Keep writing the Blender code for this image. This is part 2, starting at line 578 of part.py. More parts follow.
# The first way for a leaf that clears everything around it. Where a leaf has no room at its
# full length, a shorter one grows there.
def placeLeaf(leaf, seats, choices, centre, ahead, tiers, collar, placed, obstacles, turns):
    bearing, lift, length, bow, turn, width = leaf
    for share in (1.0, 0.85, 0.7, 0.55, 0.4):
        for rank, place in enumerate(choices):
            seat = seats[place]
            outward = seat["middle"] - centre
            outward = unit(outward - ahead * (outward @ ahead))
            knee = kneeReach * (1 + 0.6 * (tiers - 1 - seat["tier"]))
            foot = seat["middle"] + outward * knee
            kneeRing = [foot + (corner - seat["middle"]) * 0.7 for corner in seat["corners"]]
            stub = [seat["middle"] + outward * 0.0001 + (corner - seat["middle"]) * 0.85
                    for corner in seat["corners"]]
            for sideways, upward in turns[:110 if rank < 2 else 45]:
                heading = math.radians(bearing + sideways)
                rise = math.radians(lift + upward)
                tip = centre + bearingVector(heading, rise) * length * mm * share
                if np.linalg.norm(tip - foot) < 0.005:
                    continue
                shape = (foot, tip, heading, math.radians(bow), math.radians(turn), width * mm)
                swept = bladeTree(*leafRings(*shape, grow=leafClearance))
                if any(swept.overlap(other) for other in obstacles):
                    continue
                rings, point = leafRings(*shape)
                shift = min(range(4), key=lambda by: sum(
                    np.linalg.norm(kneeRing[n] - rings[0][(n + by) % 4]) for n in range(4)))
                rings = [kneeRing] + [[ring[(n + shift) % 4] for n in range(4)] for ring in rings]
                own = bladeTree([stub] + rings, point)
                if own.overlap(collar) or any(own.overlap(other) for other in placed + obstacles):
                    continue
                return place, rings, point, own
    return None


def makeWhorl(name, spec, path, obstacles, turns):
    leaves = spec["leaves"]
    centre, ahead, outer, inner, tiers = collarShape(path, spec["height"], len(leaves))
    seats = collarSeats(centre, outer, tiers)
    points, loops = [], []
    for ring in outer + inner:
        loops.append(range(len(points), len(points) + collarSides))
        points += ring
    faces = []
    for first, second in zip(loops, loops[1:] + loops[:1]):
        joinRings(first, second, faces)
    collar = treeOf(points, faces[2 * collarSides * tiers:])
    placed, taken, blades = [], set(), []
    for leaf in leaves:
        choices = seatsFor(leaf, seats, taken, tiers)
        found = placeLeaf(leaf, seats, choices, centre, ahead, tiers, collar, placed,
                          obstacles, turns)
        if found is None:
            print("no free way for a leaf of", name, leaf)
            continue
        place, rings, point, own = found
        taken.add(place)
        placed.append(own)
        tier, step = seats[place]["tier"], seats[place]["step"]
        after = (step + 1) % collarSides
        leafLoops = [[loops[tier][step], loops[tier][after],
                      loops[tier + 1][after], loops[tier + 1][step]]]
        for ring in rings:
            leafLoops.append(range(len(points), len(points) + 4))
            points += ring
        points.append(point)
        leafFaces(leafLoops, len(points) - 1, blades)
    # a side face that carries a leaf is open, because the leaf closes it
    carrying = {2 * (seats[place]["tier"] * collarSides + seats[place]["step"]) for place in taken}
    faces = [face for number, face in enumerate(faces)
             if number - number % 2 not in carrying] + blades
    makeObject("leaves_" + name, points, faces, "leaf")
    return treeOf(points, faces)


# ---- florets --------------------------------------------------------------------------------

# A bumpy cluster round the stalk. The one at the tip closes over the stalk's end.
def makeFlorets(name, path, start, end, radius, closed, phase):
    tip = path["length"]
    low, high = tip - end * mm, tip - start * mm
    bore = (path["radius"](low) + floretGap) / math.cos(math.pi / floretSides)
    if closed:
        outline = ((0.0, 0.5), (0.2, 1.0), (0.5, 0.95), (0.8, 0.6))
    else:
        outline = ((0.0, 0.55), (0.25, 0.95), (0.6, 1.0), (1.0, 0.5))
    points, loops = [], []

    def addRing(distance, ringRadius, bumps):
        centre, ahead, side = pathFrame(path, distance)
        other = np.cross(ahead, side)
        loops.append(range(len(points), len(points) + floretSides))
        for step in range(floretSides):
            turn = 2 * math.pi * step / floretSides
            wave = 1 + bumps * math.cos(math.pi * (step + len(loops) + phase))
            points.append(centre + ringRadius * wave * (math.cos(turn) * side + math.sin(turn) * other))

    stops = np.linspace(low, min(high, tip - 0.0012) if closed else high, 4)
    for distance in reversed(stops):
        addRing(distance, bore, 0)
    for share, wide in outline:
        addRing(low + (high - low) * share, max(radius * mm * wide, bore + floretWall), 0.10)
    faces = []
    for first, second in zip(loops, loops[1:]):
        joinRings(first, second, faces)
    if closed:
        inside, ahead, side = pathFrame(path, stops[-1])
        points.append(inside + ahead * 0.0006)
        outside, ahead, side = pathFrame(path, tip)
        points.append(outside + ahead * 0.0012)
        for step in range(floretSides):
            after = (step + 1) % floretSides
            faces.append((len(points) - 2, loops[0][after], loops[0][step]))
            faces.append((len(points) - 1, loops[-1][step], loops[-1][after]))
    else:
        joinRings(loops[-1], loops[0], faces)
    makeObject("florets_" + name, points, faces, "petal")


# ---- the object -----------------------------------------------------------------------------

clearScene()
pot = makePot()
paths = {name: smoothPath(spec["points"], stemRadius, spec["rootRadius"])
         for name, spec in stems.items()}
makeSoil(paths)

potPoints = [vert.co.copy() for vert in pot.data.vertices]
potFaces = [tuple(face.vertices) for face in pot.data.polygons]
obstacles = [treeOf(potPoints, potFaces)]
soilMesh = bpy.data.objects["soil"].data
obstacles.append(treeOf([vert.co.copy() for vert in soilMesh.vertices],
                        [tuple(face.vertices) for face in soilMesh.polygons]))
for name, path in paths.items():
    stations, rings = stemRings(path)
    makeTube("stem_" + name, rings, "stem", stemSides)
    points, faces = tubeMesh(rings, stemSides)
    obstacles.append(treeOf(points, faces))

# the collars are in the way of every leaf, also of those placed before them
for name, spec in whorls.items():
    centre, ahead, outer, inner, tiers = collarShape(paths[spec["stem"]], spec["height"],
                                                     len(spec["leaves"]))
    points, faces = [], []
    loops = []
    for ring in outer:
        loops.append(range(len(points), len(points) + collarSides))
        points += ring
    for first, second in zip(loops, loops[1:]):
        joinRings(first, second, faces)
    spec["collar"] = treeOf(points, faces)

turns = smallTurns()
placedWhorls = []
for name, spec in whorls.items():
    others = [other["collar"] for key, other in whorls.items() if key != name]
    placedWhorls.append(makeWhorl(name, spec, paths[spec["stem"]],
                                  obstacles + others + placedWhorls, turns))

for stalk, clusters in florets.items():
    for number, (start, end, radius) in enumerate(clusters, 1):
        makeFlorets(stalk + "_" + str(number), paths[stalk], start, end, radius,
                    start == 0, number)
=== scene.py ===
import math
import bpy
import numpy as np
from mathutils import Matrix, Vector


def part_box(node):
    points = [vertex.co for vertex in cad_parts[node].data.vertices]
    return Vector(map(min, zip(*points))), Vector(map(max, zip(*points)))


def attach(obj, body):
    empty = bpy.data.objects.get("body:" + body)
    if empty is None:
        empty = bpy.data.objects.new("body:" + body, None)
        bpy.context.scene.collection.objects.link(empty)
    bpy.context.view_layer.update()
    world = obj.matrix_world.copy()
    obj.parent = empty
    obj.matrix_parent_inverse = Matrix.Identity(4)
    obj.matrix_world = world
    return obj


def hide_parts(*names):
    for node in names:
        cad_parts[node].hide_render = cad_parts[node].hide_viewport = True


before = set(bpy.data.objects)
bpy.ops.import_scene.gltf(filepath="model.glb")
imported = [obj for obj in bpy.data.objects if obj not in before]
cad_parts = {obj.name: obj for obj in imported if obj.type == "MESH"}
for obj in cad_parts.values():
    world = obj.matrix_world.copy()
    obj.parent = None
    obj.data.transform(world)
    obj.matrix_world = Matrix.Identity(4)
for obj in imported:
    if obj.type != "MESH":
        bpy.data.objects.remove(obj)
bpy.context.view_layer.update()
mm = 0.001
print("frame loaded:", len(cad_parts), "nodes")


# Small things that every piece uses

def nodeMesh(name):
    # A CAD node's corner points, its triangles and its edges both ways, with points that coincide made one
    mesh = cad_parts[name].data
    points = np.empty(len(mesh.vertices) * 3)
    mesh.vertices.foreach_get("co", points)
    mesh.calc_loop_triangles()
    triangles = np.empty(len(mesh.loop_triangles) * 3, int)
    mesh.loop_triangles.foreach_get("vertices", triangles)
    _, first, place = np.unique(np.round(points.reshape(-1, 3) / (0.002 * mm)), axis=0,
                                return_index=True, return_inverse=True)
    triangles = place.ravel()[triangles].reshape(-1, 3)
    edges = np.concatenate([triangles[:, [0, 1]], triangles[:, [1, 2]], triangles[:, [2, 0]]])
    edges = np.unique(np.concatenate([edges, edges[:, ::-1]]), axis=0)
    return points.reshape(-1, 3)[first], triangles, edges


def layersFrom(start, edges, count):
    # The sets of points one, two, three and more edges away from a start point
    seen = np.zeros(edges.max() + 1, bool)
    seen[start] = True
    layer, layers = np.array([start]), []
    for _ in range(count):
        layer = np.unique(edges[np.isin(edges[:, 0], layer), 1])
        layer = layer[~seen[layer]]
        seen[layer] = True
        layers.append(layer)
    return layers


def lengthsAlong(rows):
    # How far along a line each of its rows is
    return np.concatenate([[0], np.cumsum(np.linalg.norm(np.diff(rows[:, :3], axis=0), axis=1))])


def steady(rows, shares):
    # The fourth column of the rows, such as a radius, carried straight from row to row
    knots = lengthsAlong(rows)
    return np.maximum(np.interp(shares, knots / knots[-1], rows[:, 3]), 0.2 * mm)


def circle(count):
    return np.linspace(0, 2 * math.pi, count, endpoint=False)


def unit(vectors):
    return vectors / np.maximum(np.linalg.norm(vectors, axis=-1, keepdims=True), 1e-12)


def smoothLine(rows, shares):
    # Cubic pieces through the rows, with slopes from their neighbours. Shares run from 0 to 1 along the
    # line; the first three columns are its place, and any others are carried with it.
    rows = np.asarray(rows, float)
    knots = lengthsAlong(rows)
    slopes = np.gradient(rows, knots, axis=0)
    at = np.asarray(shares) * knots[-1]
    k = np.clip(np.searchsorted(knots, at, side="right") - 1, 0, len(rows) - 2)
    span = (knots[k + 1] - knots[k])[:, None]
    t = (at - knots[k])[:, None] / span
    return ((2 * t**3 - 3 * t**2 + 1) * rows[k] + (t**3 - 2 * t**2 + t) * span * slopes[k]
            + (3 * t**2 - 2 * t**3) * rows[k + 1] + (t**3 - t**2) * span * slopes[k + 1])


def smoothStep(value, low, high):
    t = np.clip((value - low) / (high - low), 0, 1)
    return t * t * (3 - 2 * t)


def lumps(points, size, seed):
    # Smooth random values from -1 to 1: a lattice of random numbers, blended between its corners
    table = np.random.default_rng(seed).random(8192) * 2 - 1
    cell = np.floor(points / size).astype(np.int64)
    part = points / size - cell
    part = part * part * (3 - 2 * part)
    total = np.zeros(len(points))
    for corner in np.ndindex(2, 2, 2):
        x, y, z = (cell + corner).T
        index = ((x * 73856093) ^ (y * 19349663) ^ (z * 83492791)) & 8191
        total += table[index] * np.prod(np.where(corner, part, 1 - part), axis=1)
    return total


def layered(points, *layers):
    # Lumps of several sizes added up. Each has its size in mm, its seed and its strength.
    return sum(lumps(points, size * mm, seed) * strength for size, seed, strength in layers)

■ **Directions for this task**
Retype, exactly and in full, the lines above from the one containing "before = set(bpy.data.objects)" through the one containing "bpy.data.objects.remove(obj)".

■ **Solution**
before = set(bpy.data.objects)
bpy.ops.import_scene.gltf(filepath="model.glb")
imported = [obj for obj in bpy.data.objects if obj not in before]
cad_parts = {obj.name: obj for obj in imported if obj.type == "MESH"}
for obj in cad_parts.values():
    world = obj.matrix_world.copy()
    obj.parent = None
    obj.data.transform(world)
    obj.matrix_world = Matrix.Identity(4)
for obj in imported:
    if obj.type != "MESH":
        bpy.data.objects.remove(obj)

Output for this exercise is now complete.